How do I access this text file?

No problem, but you might be overestimating the complication. Just visit this site (it’s a fully online editor, no need to install anything) and load up your file:

It should be very obvious if there’s anything there or not. Just scroll through the file and see if you recognize any of the original text. If not, it’ll likely show up as a bunch of some junk character.

Wow, this editor war discussion makes me feel 30 years younger.
I agree with the hex editor suggestion. I suspect the printer is just ejecting pages it can make no sense of. And if the hex editor shows that most of the content is there, it can be reclaimed, even if painfully.
I’ve done it myself.

There is a large clue right here in plain sight. At the risk of insulting folks with something real basic …

Regardless of what you think the file contains, or what shape the contents are, Notepad thinks it is one line tall and 24000 characters wide.

Which means that you pushing the up or down arrow, or page up and page down buttons do nothing since the file is just one line tall.

To see the contents (if any exist) you need to scroll to the right. Perhaps a very long way to the right.

You might also try selecting the Format >> Word Wrap feature from the menu and see whether suddenly you’ve got a lot of visible text below a blank area at the top.

With the Word Wrap on (checkmark visible on the menu item), if you still see nothing then I’d be very inclined to say the file has been destroyed somehow.

This sounds like the kind of file a cat might produce.

Or a pet snake. They prefer long and thin.

Funny, you’d think cats would produce shorter than average lines becasue the enter key is larger than most and should be hit at random proportionally more often.

Then again not knowing which spots on the keyboard are any given cat’s preferred home row and home keys, we can’t say too much. Perhaps a bit of spilled food makes @Little_Nemo’s tab key and spacebar smell especially interesting.

Still, this may well be a PEBKAC error* but in this case the C stands for Cat. :wink:


*

It’s easy to get a lot of white space in a Notepad doc just by letting a book or something lean on the space or tab key. No need for pet interference.
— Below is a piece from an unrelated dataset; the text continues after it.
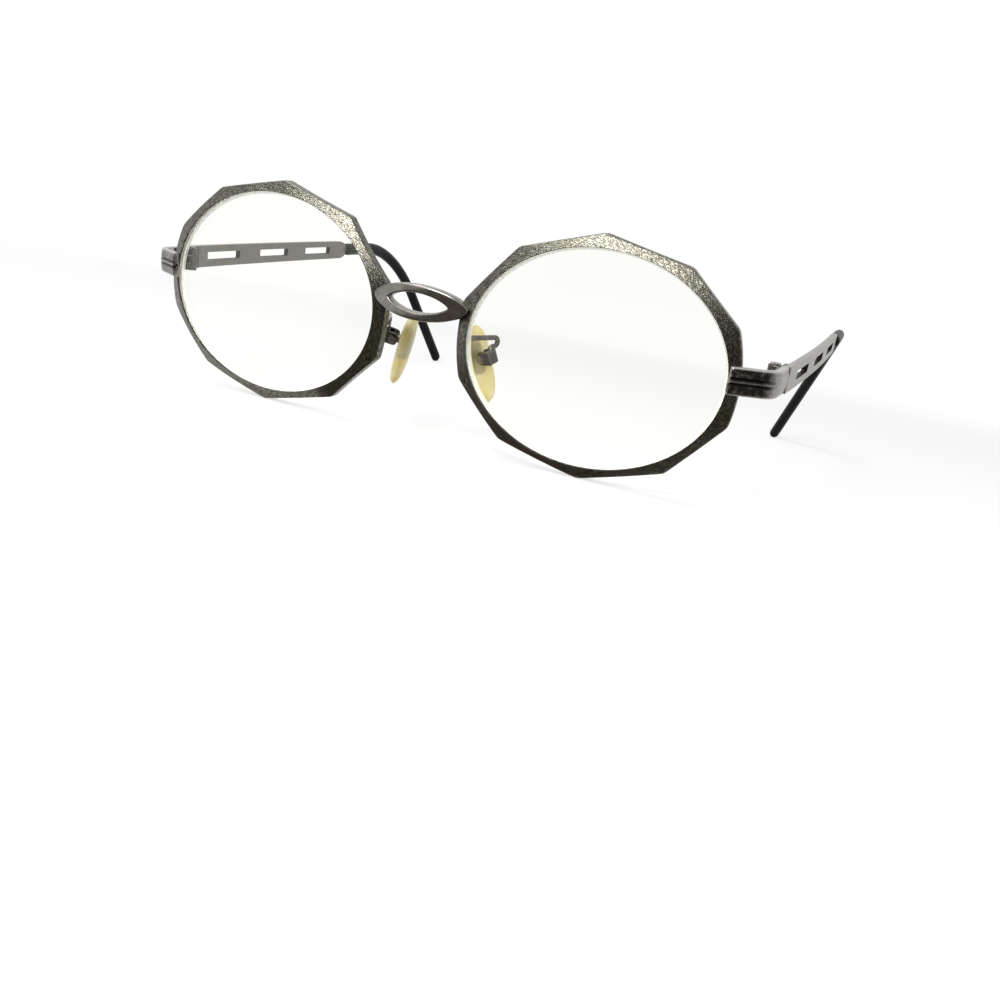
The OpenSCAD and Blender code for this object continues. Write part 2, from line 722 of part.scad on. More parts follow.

I tried the HexEd.it site and it showed me this file is full of nothing but zeroes. I think what we have here is a dead file.

Certainly seems to be.

Did CHKDSK report any (further) corruption, or was that file the only victim?

I would say you saved an entire file of whitespace somehow, or a file got corrupted to be entirely whitespace.

Zeros are not normal whitespace, though. You would have to work a bit to type a bunch of zeros into a text editor and not notice.

[It’s easy with vim: 20000i control-q control-@ escape gets you 20000 zeros. But you still would not type that in by accident, nor have we erased anything that was already there…]

This may be a side effect of sudden power loss on NTFS-formatted storage with write-caching enabled.

Write-caching “Improves system performance[…], but a power outage or equipment failure might result in data loss or corruption.” If you are using a modern Windows system there is a very high chance that your storage is NTFS-formatted with write-caching enabled.

~Max

In Linux or other Unix-heritage operating systems with a standard userland toolset, it’s as easy as mkfile 20k <filename>.txt.

I personally have had a file truncated to zero length after a power failure, but can’t recall having the contents replaced by nulls.

Now I’m wondering if a block-by-block scan of the OP’s disk might recover any of the original contents…

@Max_S: HDDs can do that on their own even if Windows is set to not write-cache.

HDD firmware is infamous for lying to Window’s attempts to confirm that no kidding the data is really really saved, not just cached somewhere in the drive’s own volatile storage.

Why lie to the OS? For better advertised performance.

I’m not up to date enough on SSD firmware to say whether they pull the same crap. If forced to bet, I’d bet “Yes”.